As it happens, the rich white trash (RWT) were very successful in their efforts. Even poor white trash find it difficult to imagine overthrowing their rich white betters, even though they--PWT--theoretically could.
Keeping blacks poorer than whites (for the most part) turns out to be a considerable comfort to PWT, and who cares what poor blacks think, anyway.
Our social contract has a sharp, jagged edge. The Golden Rule it is most decidedly not.
The problem for the US is that it starts with so many embedded geopolitical advantages that it is almost impossible to sink. It thus lacks the incentives to get its act together.
It has secure borders, the world's best food basket, a balanced demography, abundant energy and other resources, control of the world economy with the dollar as the reserve currency.
So it can run itself badly and still get by in a way most other nations can't.
Quoting Aleph Numbers
The US is insulated against external shocks to its system by all its embedded advantages. So reform would have to come from within.
As you rightly say, the question is why civil disobedience might indeed work better than violent overthrow. Is Chenoweth correct?
It seems commonsensical that tearing things down is easy. Building things up is the hard part.
So forming a steadfast block of citizens with a common clear objective is what has impact in human affairs - if there is any kind of democratic system in place. An angry mob with no such cohesion can be as violent as it likes to little effect. That just justifies an authoritarian crack down.

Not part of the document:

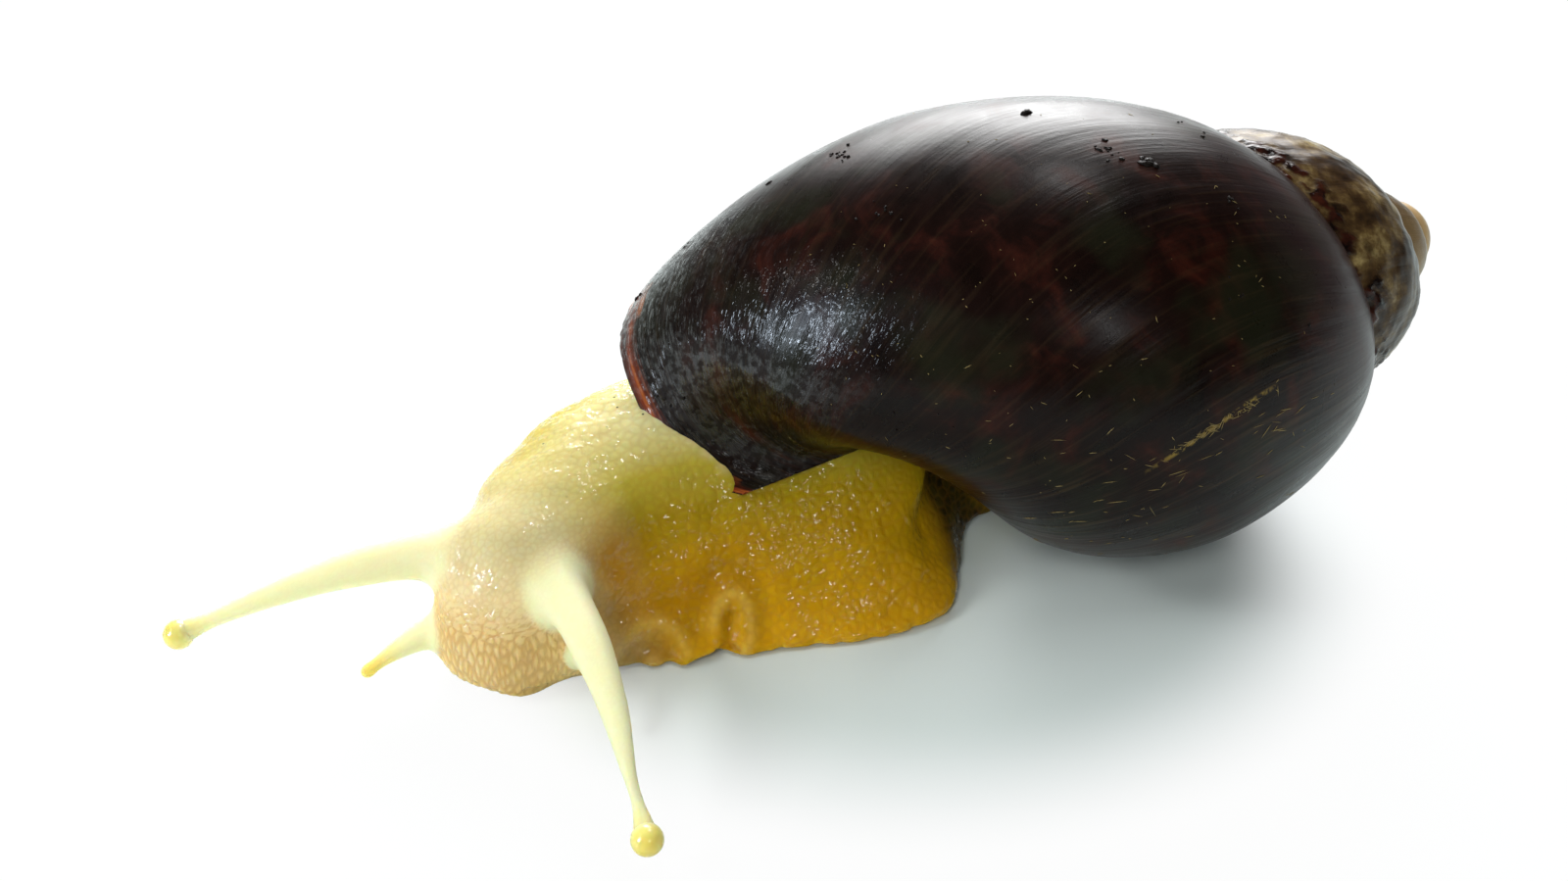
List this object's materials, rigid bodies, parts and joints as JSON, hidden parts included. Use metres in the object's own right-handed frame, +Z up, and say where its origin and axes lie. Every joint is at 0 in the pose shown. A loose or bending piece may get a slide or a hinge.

The problem for the US circles back to the fact that its own citizens know that irresponsibility has low immediate risk because the US system sits on so much geopolitical advantage. They don't need to be disciplined in their complaints in a way that forges that resolute state of civil disobedience.
So change could come if the US were at a tipping point where maybe even a small amount of resolute citizen action might be enough to trigger a shift in desired directions. But it hardly feels like the US is anywhere near that tipping point internally.
It's geopolitical advantages are a huge buffer against a system reform that would confront "the new truths" we might like it to see.